Dan Bern

World Cup: A Sort Of Travel Diary

  • AMG Review of World Cup: A Sort of Travel Diary

    Amg
    Stanton Swihart
    All Music Guide

    In the summer of 2002, Dan Bern and his International Jewish Banking Conspiracy bandmate Brian Schey (aka Slim Nickel) lit out for Europe for a quick acoustic tour of the old continent. World Cup is a mixed-media document of that barnstorming trek combining a travel diary kept by Bern and a CD-EP of five new songs written along the way. The recordings were made simply, sparely, and on the fly, and as such have a wearied, slightly scruffy quality. They are stripped-down and stoic, yet every bit as lyrical, romantic, swooning, and imbued with the troubadour spirit, if not the sound, of Bern's temporary surroundings.
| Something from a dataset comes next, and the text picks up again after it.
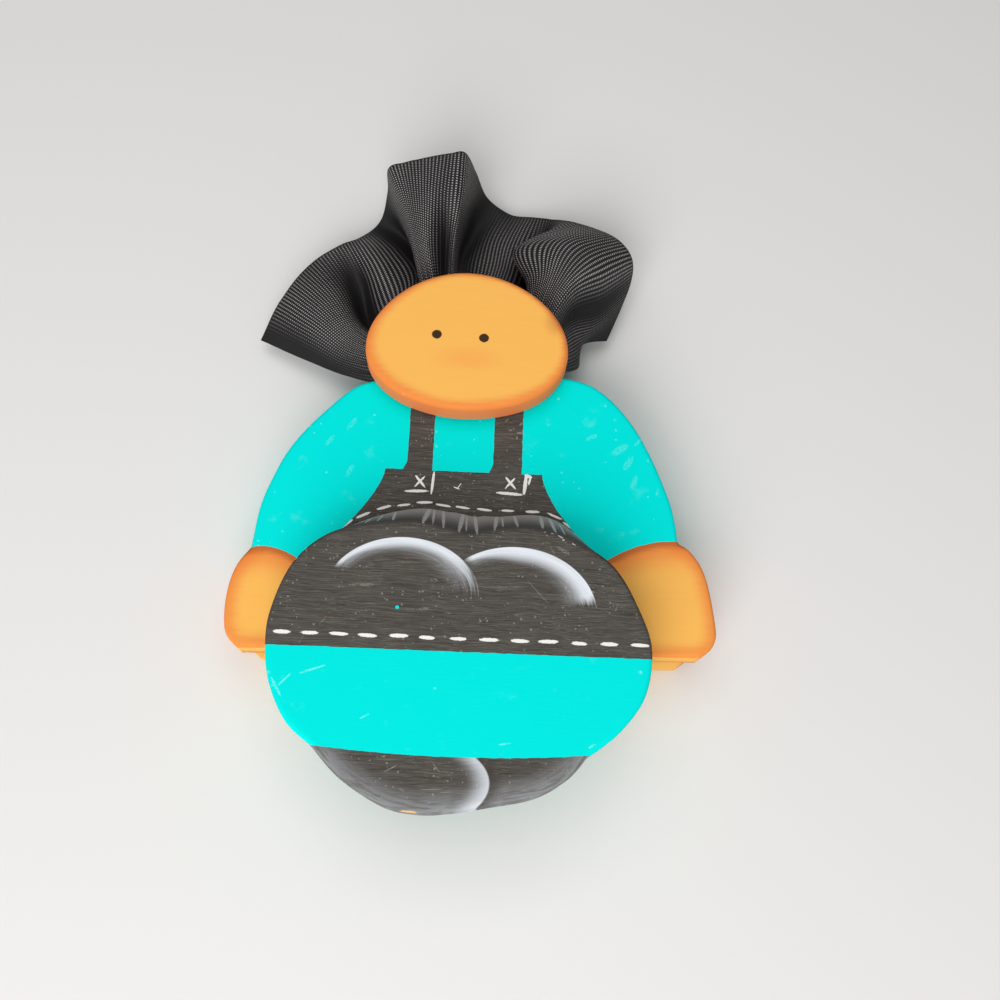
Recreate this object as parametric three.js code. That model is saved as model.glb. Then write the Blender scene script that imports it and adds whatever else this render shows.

Only "Suicide" is something of a throwaway; the other four are top-drawer songs indeed. "All Right Kind of Girl," with its lovely backwoods harmonizing, and "My Love Is Not for Sale" are particularly fine, filled with tangibly felt imagery. Although the comparison came too easily in the past, Bern on these two tunes really does inescapably recall and match the Dylan of Freewheelin' and Another Side: quixotic and unsentimental, restless but resolved, heartfelt but non-committal, detached but affecting. Truly humane, deeply textured songwriting. An equal treat to the music, however, is the slim diary itself. Bern fills its pages with sketches, scattered observations, piecemeal lyrics, and even genuine fiction, while going through the range of moods, from grouchy, groping, and spent to probing and perpetually curious. Even when bits fall flat, as they occasionally do, World Cup provides a fascinating peak -- perhaps even some insight -- into the workings of the beautiful mind of one of rock's most important artists.